The best-of-3 series, which resumes Friday with Game 2, will determine which country will avoid relegation to Division I. The winner will remain in the top division for the 2015 WJC.
Norway got goals from Andreas Klavestad, Martin Ronnild and Didrik Svendsen, and Jorgen Karterud chipped in with two assists.
Ronnild, a C-rated prospect on NHL Central Scouting's December players to watch list of prospects for the 2014 NHL Draft, scored a power-play goal 5:06 into the second to give Norway a 1-0 lead. Didrik Svendsen extended the lead just 1:13 later with an even-strength goal.
"We have had negative things that we've dealt with in this tournament," Norway captain Erlend Lesund told the IIHF website. "We've got to take the good power play we had [against Germany] and bring it [Friday] too."
Klavestad's goal at 13:42 of the second that gave Norway a 3-0 advantage also was scored on the power play.
The Norwegians entered the game having scored three goals in preliminary-round losses to Sweden, Finland, Russia and Switzerland. The team had allowed 29 total goals in those defeats.
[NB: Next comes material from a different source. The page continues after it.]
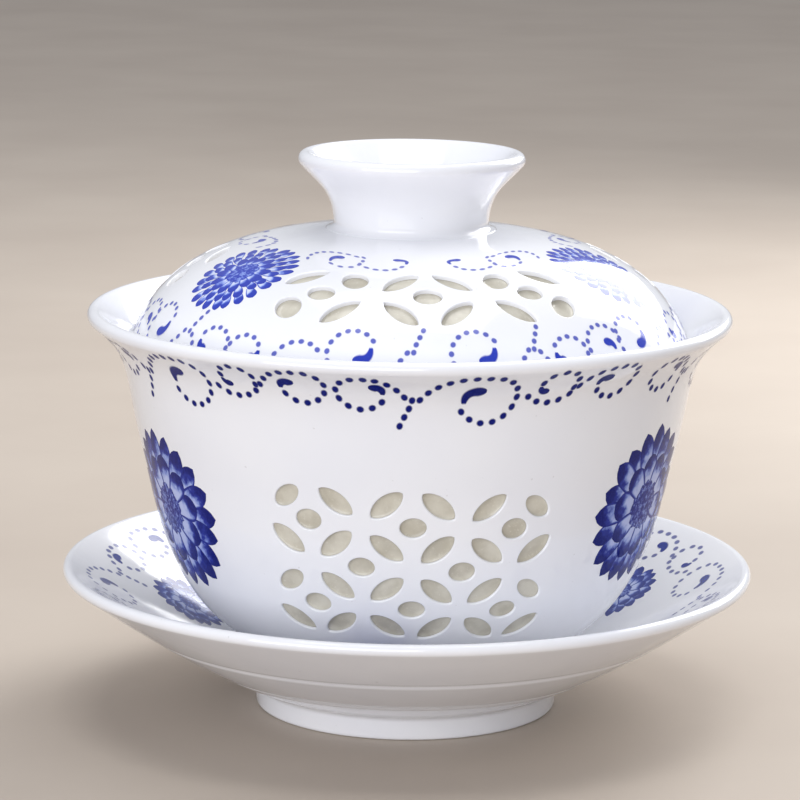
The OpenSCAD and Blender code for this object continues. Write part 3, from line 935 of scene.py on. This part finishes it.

German captain Leon Draisaitl, who is an A-rated prospect on NHL Central Scouting's players to watch list, received 27 penalty minutes in the game. His slashing call 5:06 into the second led to Ronnild's goal, and a game misconduct for high sticking at 12:03 gave Klavestad his opportunity.
Draisaitl, who is in his second season with the Prince Albert Raiders of the Western Hockey League this season, has two assists, a minus-4 rating and a tournament-leading 52 penalty minutes. He also was suspended one game after receiving a match penalty for hitting from behind in an 8-0 loss against the United States on Monday.